Os voluntários estão ainda nas freguesias do Couço, Biscainho e Lamarosa e sinalizam e reencaminham os doentes oncológicos para a instituição. A voluntária Maria da Conceição, conhecida por Bia, 72 anos, está ao serviço dos doentes duas vezes por semana. E é assim há 16 anos. Diz que por muito que queira nunca se consegue desligar dos doentes. “O que me impressiona é quando passam por aqui pessoas a quem nos dedicamos mais. Quando partem é doloroso, vai também um bocadinho de mim”, diz comovida.
Já Manuela Brotas, 69 anos, voluntária há 16 anos, lida com a doença de forma mais natural. Trabalhou como administrativa no Centro de Saúde de Coruche, onde ela própria ajudava quem entrava nas urgências. Venceu um cancro há 18 anos assim como o seu filho que aos 24 anos também passou pelo mesmo. Afirma por isso que nada a impressiona nos casos que acompanha.
Quanto mais cedo melhor
Seis meses após ter dado à luz o terceiro filho Elsa Rita, 40 anos, moradora em Santana do Mato, soube que tinha leucemia. Não queria acreditar. Sentia-se cansada mas atribuiu à maternidade e ao facto de tomar conta da avó. O médico mandou fazer umas análises ao sangue em que foi detectada a doença. Entregou os filhos ao cuidado da tia, deixou a avó e o marido e foi internada no Hospital dos Capuchos, em Lisboa. Durante 20 dias proibiu as visitas de todos os familiares e várias vezes desligou o telefone. Elsa já era sócia da Encostatamim e recebeu palavras de conforto durante o seu percurso. Ao fim de quatro anos venceu a doença mas nunca mais foi a mesma. Cansa-se com facilidade e tem menos força nos braços. O corpo passou a responder de outra forma.

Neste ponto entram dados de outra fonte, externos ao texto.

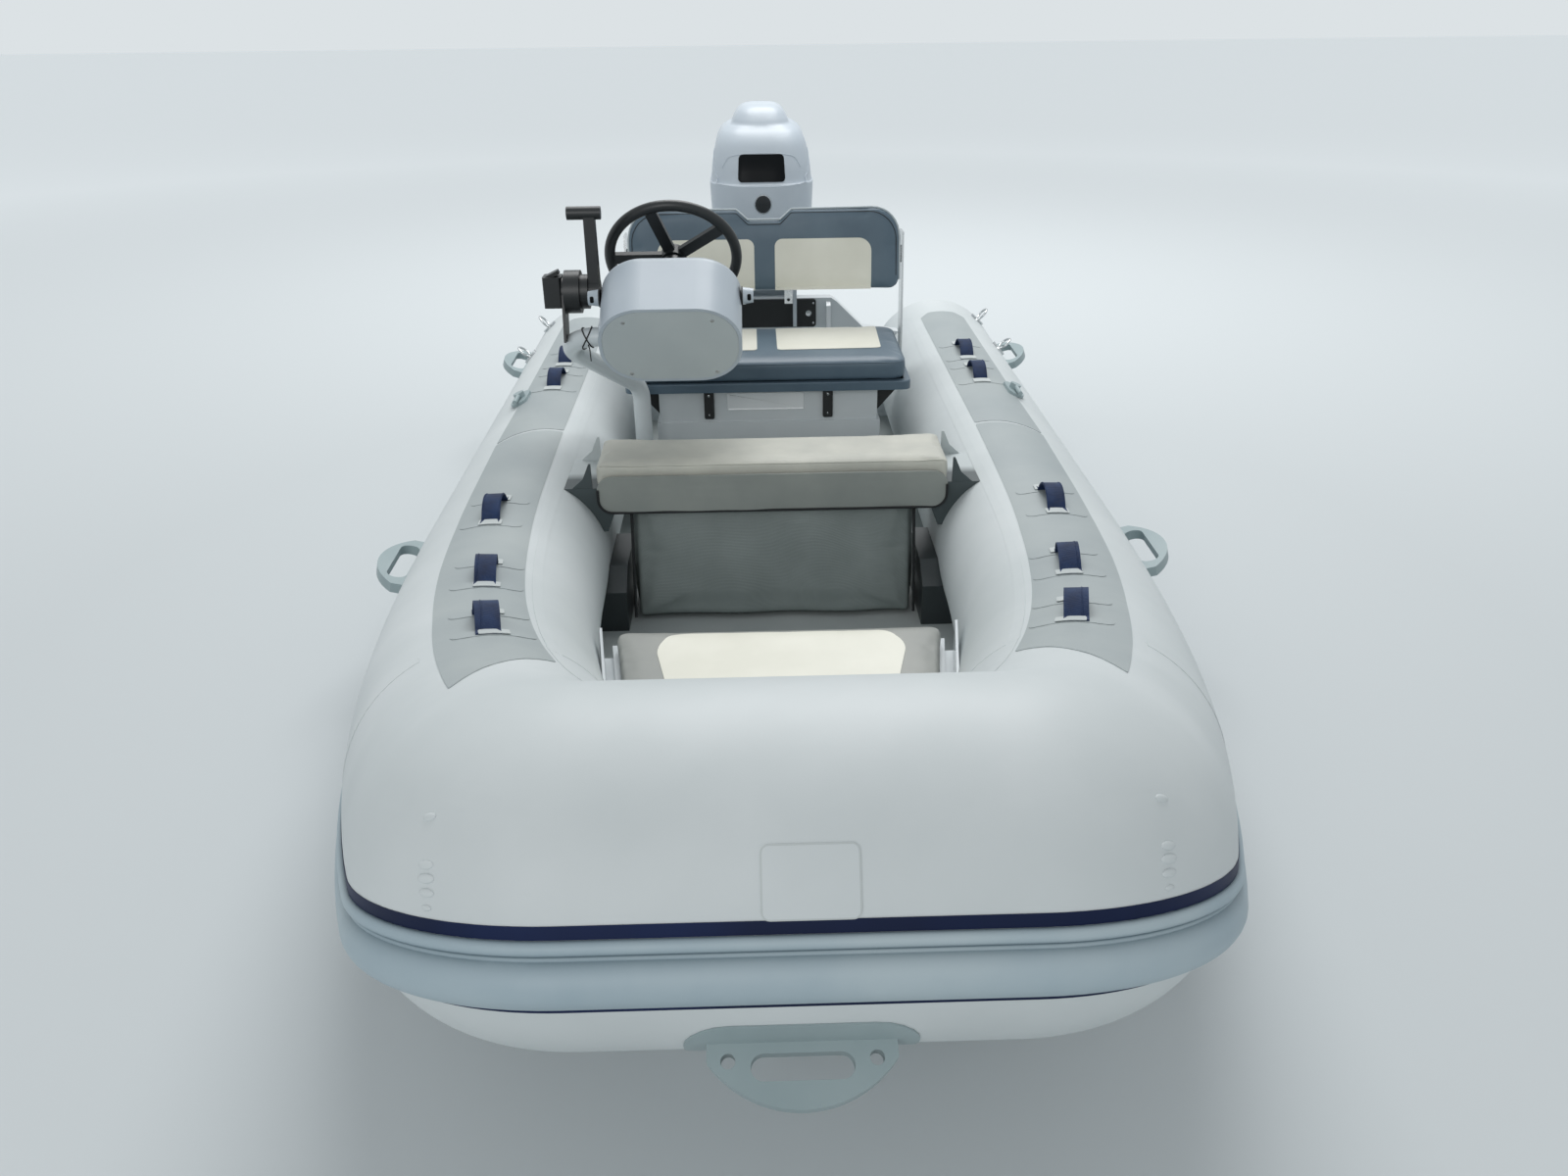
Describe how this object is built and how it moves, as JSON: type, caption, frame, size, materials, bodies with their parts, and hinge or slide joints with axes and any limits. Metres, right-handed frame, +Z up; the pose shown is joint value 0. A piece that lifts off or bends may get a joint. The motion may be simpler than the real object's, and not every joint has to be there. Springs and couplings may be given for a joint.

Visita assídua na instituição, Fernandes Augusto, 75 anos, morador em Coruche, superou um cancro do cólon. Andou anos a queixar-se ao médico de família que desvalorizou os incómodos que sentia. Anos mais tarde soube da doença através de um exame médico. Diz que é um homem de coragem e não ficou alarmado com a notícia da doença. Sempre pensou positivo apesar de ter estado sete dias em coma no Hospital de Santarém. A sutura interna rompeu na sequência da operação de remoção do tumor.
Não tinha possibilidade de se deslocar ao hospital para os exames e tratamentos e por isso a instituição ajudou-o com as deslocações. Quanto à doença deixa o alerta: “É fundamental saber o mais cedo possível. Se no meu caso soubesse quatro ou cinco anos antes fazia a diferença”. Também Adalgisa Gameiro reitera que nada melhor que conhecer o próprio corpo. “Quando desconfiarem que alguma coisa não está bem devem fazer rastreios ou recorrer ao médico”, alerta.